▶ [Short exercise]: All of the data needs to be repeated exactly.

:::::

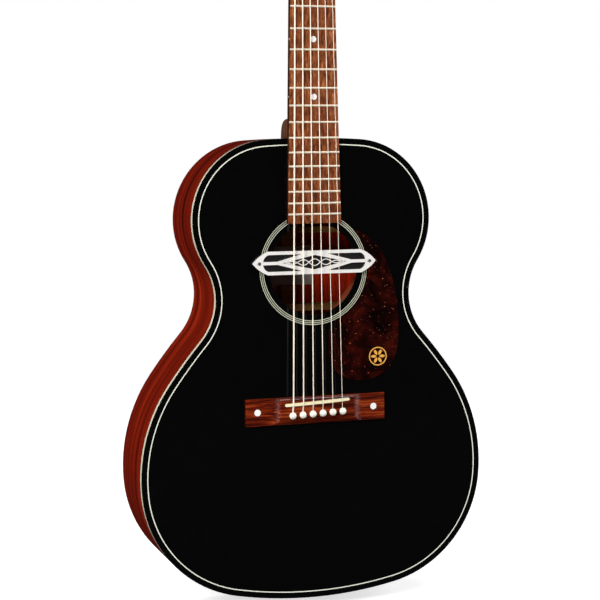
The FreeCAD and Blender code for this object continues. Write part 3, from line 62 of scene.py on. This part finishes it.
# ---------------------------------------------------------------- node helpers
class Material:
    """A node material with a Principled shader and short calls for the nodes used here."""

    def __init__(self, name):
        self.data = bpy.data.materials.new(name)
        self.data.use_nodes = True
        self.tree = self.data.node_tree
        self.shader = self.tree.nodes["Principled BSDF"]
        self.coords = self.tree.nodes.new("ShaderNodeTexCoord").outputs["Object"]

    def node(self, kind, *links, **settings):
        """Make a node; settings set its attributes, links are (input, value or socket) pairs."""
        made = self.tree.nodes.new("ShaderNode" + kind)
        for key, value in settings.items():
            setattr(made, key, value)
        for target, value in links:
            self.link(made.inputs[target], value)
        return made

    def link(self, target, value):
        """Connect a socket, or set a plain value."""
        if isinstance(value, bpy.types.NodeSocket):
            self.tree.links.new(value, target)
        else:
            target.default_value = value

    def set(self, **values):
        """Set or connect the shader's sockets; underscores stand for spaces."""
        for key, value in values.items():
            self.link(self.shader.inputs[key.replace("_", " ")], value)
        return self

    def stretched(self, scale):
        """Object coordinates scaled to cycles per metre."""
        links = (("Vector", self.coords), ("Scale", scale))
        return self.node("Mapping", *links).outputs["Vector"]

    def noise(self, scale, detail=4.0, roughness=0.55, distortion=0.0):
        """A noise pattern, 0 to 1, with its own scale along each axis."""
        links = (("Vector", self.stretched(scale)), ("Scale", 1.0), ("Detail", detail),
                 ("Roughness", roughness), ("Distortion", distortion))
        return self.node("TexNoise", *links).outputs["Fac"]

    def ramp(self, factor, stops):
        """A colour ramp; stops are (place, colour) pairs."""
        made = self.node("ValToRGB", ("Fac", factor))
        elements = made.color_ramp.elements
        while len(elements) < len(stops):
            elements.new(0.5)
        for element, (place, colour) in zip(elements, stops):
            element.position = place
            element.color = (*colour, 1.0)
        return made.outputs["Color"]

    def mix(self, factor, first, second, blend="MIX"):
        """Mix two colours."""
        made = self.node("Mix", data_type="RGBA", blend_type=blend)
        self.link(made.inputs["Factor"], factor)
        for target, value in ((made.inputs[6], first), (made.inputs[7], second)):
            self.link(target, value if isinstance(value, bpy.types.NodeSocket) else (*value, 1.0))
        return made.outputs[2]

    def math(self, operation, first, second=0.0):
        """Arithmetic on two values or sockets."""
        links = ((0, first), (1, second))
        return self.node("Math", *links, operation=operation).outputs[0]

    def spread(self, factor, low, high):
        """Stretch a 0 to 1 factor to a range."""
        links = (("Value", factor), ("To Min", low), ("To Max", high))
        return self.node("MapRange", *links).outputs[0]

    def facing(self, axis):
        """How far the true face normal points along +axis, -1 to 1."""
        normal = self.node("NewGeometry").outputs["True Normal"]
        return self.node("SeparateXYZ", ("Vector", normal)).outputs[axis]

    def recolour(self, factor, colour, blend="MIX"):
        """Mix a colour into the base colour already on the shader."""
        base = self.shader.inputs["Base Color"]
        self.link(base, self.mix(factor, base.links[0].from_socket, colour, blend))

    def bump(self, height, distance, strength=1.0):
        """Raise the surface by a height pattern; distance is the relief in metres."""
        links = (("Height", height), ("Distance", distance), ("Strength", strength))
        self.set(Normal=self.node("Bump", *links).outputs["Normal"])
        return self


def paint(material, *names):
    """Give CAD nodes or new pieces a material."""
    for name in names:
        item = nodes.get(name) or bpy.data.objects[name]
        item.data.materials.clear()
        item.data.materials.append(material.data)


def soften(name, width):
    """Round a CAD node's sharp edges a little."""
    modifier = nodes[name].modifiers.new("soften", "BEVEL")
    modifier.width = width
    modifier.segments = 2
    modifier.limit_method = "ANGLE"
    modifier.angle_limit = math.radians(35)


def thicken(name, amount):
    """Let a CAD node's surface stand out a little along its normals."""
    modifier = nodes[name].modifiers.new("thicken", "DISPLACE")
    modifier.mid_level = 0.0
    modifier.strength = amount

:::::

▶ [Result below]:
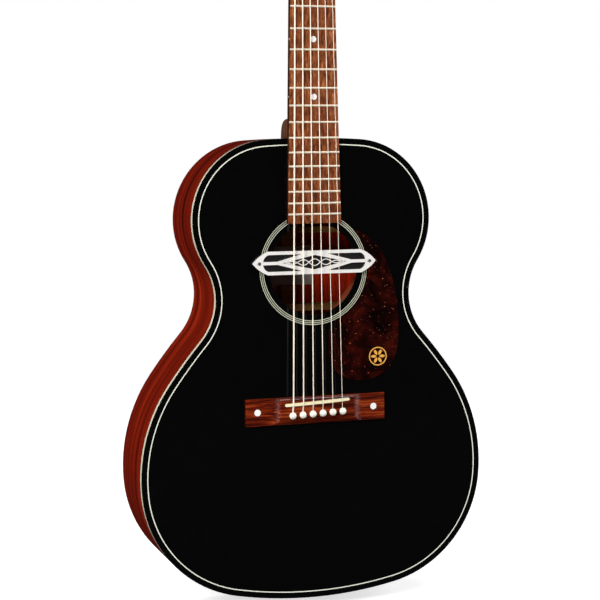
The FreeCAD and Blender code for this object continues. Write part 3, from line 62 of scene.py on. This part finishes it.
# ---------------------------------------------------------------- node helpers
class Material:
    """A node material with a Principled shader and short calls for the nodes used here."""

    def __init__(self, name):
        self.data = bpy.data.materials.new(name)
        self.data.use_nodes = True
        self.tree = self.data.node_tree
        self.shader = self.tree.nodes["Principled BSDF"]
        self.coords = self.tree.nodes.new("ShaderNodeTexCoord").outputs["Object"]

    def node(self, kind, *links, **settings):
        """Make a node; settings set its attributes, links are (input, value or socket) pairs."""
        made = self.tree.nodes.new("ShaderNode" + kind)
        for key, value in settings.items():
            setattr(made, key, value)
        for target, value in links:
            self.link(made.inputs[target], value)
        return made

    def link(self, target, value):
        """Connect a socket, or set a plain value."""
        if isinstance(value, bpy.types.NodeSocket):
            self.tree.links.new(value, target)
        else:
            target.default_value = value

    def set(self, **values):
        """Set or connect the shader's sockets; underscores stand for spaces."""
        for key, value in values.items():
            self.link(self.shader.inputs[key.replace("_", " ")], value)
        return self

    def stretched(self, scale):
        """Object coordinates scaled to cycles per metre."""
        links = (("Vector", self.coords), ("Scale", scale))
        return self.node("Mapping", *links).outputs["Vector"]

    def noise(self, scale, detail=4.0, roughness=0.55, distortion=0.0):
        """A noise pattern, 0 to 1, with its own scale along each axis."""
        links = (("Vector", self.stretched(scale)), ("Scale", 1.0), ("Detail", detail),
                 ("Roughness", roughness), ("Distortion", distortion))
        return self.node("TexNoise", *links).outputs["Fac"]

    def ramp(self, factor, stops):
        """A colour ramp; stops are (place, colour) pairs."""
        made = self.node("ValToRGB", ("Fac", factor))
        elements = made.color_ramp.elements
        while len(elements) < len(stops):
            elements.new(0.5)
        for element, (place, colour) in zip(elements, stops):
            element.position = place
            element.color = (*colour, 1.0)
        return made.outputs["Color"]

    def mix(self, factor, first, second, blend="MIX"):
        """Mix two colours."""
        made = self.node("Mix", data_type="RGBA", blend_type=blend)
        self.link(made.inputs["Factor"], factor)
        for target, value in ((made.inputs[6], first), (made.inputs[7], second)):
            self.link(target, value if isinstance(value, bpy.types.NodeSocket) else (*value, 1.0))
        return made.outputs[2]

    def math(self, operation, first, second=0.0):
        """Arithmetic on two values or sockets."""
        links = ((0, first), (1, second))
        return self.node("Math", *links, operation=operation).outputs[0]

    def spread(self, factor, low, high):
        """Stretch a 0 to 1 factor to a range."""
        links = (("Value", factor), ("To Min", low), ("To Max", high))
        return self.node("MapRange", *links).outputs[0]

    def facing(self, axis):
        """How far the true face normal points along +axis, -1 to 1."""
        normal = self.node("NewGeometry").outputs["True Normal"]
        return self.node("SeparateXYZ", ("Vector", normal)).outputs[axis]

    def recolour(self, factor, colour, blend="MIX"):
        """Mix a colour into the base colour already on the shader."""
        base = self.shader.inputs["Base Color"]
        self.link(base, self.mix(factor, base.links[0].from_socket, colour, blend))

    def bump(self, height, distance, strength=1.0):
        """Raise the surface by a height pattern; distance is the relief in metres."""
        links = (("Height", height), ("Distance", distance), ("Strength", strength))
        self.set(Normal=self.node("Bump", *links).outputs["Normal"])
        return self


def paint(material, *names):
    """Give CAD nodes or new pieces a material."""
    for name in names:
        item = nodes.get(name) or bpy.data.objects[name]
        item.data.materials.clear()
        item.data.materials.append(material.data)


def soften(name, width):
    """Round a CAD node's sharp edges a little."""
    modifier = nodes[name].modifiers.new("soften", "BEVEL")
    modifier.width = width
    modifier.segments = 2
    modifier.limit_method = "ANGLE"
    modifier.angle_limit = math.radians(35)


def thicken(name, amount):
    """Let a CAD node's surface stand out a little along its normals."""
    modifier = nodes[name].modifiers.new("thicken", "DISPLACE")
    modifier.mid_level = 0.0
    modifier.strength = amount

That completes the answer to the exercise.